REQUIRED WORK
Copy out the lines that have "bending" in them.

-=-=-

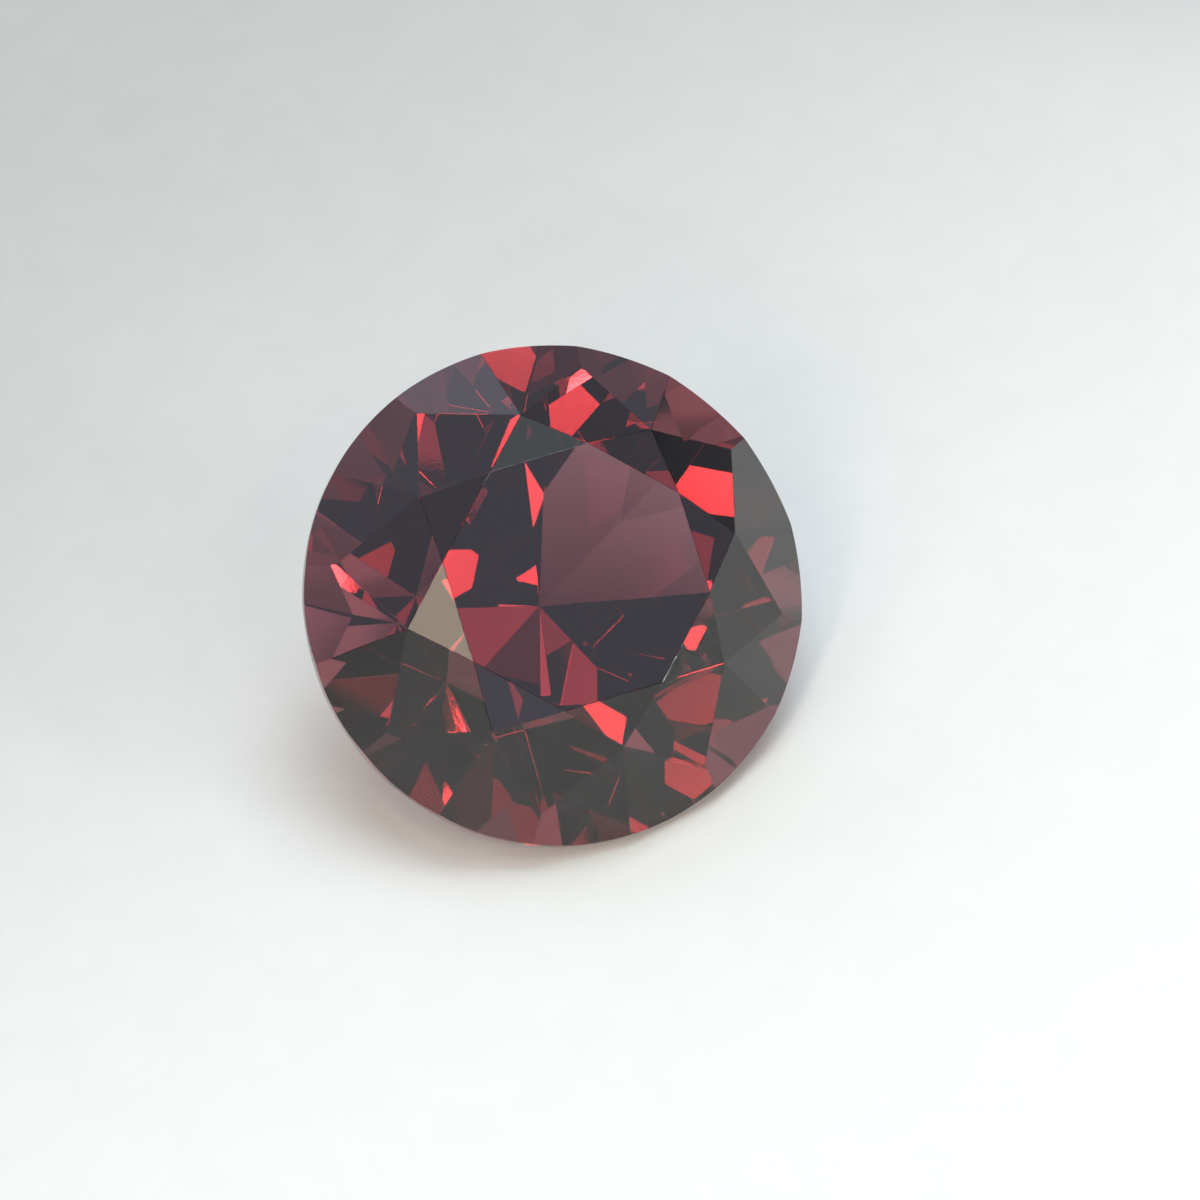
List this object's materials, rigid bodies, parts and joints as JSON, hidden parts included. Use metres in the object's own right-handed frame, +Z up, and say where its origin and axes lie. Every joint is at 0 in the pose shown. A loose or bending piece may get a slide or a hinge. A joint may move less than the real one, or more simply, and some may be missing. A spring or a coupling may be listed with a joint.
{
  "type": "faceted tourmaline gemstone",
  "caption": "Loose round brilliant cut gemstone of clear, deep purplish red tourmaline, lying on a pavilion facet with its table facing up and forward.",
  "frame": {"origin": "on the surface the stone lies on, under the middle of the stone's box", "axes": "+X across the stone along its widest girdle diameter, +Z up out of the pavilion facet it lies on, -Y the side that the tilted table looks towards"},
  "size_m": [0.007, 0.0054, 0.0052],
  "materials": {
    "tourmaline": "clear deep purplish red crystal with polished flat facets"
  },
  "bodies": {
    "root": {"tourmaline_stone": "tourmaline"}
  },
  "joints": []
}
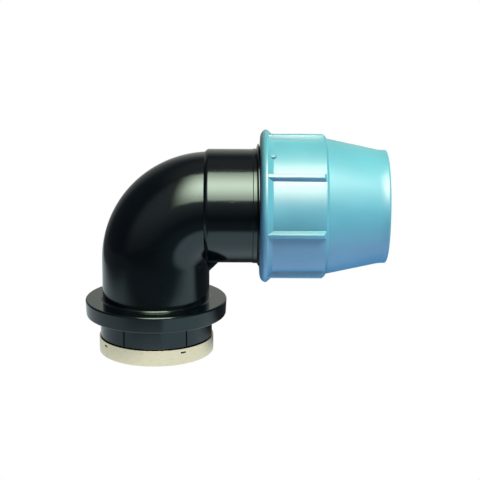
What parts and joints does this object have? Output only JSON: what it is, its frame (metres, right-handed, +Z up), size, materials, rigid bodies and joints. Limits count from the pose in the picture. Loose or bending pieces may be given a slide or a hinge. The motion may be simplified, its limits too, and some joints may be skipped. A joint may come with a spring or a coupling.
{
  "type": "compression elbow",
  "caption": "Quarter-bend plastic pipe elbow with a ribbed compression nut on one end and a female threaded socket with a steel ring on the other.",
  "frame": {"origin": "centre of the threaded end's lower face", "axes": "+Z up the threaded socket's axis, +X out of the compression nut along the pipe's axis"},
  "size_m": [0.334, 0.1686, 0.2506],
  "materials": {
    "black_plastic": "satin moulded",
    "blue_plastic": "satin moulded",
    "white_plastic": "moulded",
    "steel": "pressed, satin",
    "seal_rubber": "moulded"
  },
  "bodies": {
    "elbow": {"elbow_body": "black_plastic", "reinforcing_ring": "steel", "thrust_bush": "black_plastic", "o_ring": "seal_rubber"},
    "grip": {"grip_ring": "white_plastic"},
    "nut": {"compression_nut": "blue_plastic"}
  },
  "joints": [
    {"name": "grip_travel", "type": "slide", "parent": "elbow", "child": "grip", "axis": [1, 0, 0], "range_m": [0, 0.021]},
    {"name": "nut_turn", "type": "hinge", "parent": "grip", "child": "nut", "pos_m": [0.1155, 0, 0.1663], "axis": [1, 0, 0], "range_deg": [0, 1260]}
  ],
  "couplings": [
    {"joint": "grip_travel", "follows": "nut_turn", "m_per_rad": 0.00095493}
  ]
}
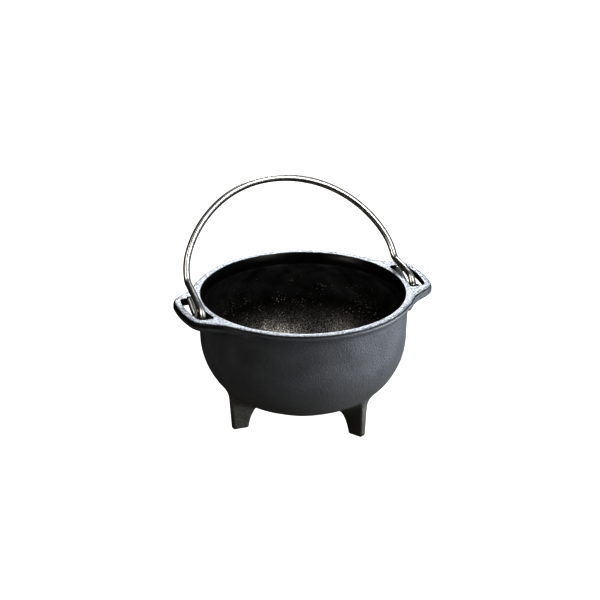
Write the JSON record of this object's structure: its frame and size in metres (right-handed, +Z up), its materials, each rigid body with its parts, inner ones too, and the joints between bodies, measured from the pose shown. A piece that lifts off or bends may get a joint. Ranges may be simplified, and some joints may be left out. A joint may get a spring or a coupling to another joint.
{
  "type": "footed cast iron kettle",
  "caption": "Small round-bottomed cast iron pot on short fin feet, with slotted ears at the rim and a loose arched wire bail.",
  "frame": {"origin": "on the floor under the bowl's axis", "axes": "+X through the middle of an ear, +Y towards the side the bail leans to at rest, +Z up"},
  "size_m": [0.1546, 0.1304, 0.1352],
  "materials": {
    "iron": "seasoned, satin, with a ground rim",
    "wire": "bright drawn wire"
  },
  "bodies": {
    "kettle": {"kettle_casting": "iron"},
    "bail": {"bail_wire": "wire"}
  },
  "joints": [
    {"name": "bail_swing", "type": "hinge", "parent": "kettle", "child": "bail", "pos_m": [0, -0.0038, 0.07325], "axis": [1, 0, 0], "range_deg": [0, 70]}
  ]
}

-=-=-

REPLY TO THE EXERCISE
List this object's materials, rigid bodies, parts and joints as JSON, hidden parts included. Use metres in the object's own right-handed frame, +Z up, and say where its origin and axes lie. Every joint is at 0 in the pose shown. A loose or bending piece may get a slide or a hinge. A joint may move less than the real one, or more simply, and some may be missing. A spring or a coupling may be listed with a joint.
What parts and joints does this object have? Output only JSON: what it is, its frame (metres, right-handed, +Z up), size, materials, rigid bodies and joints. Limits count from the pose in the picture. Loose or bending pieces may be given a slide or a hinge. The motion may be simplified, its limits too, and some joints may be skipped. A joint may come with a spring or a coupling.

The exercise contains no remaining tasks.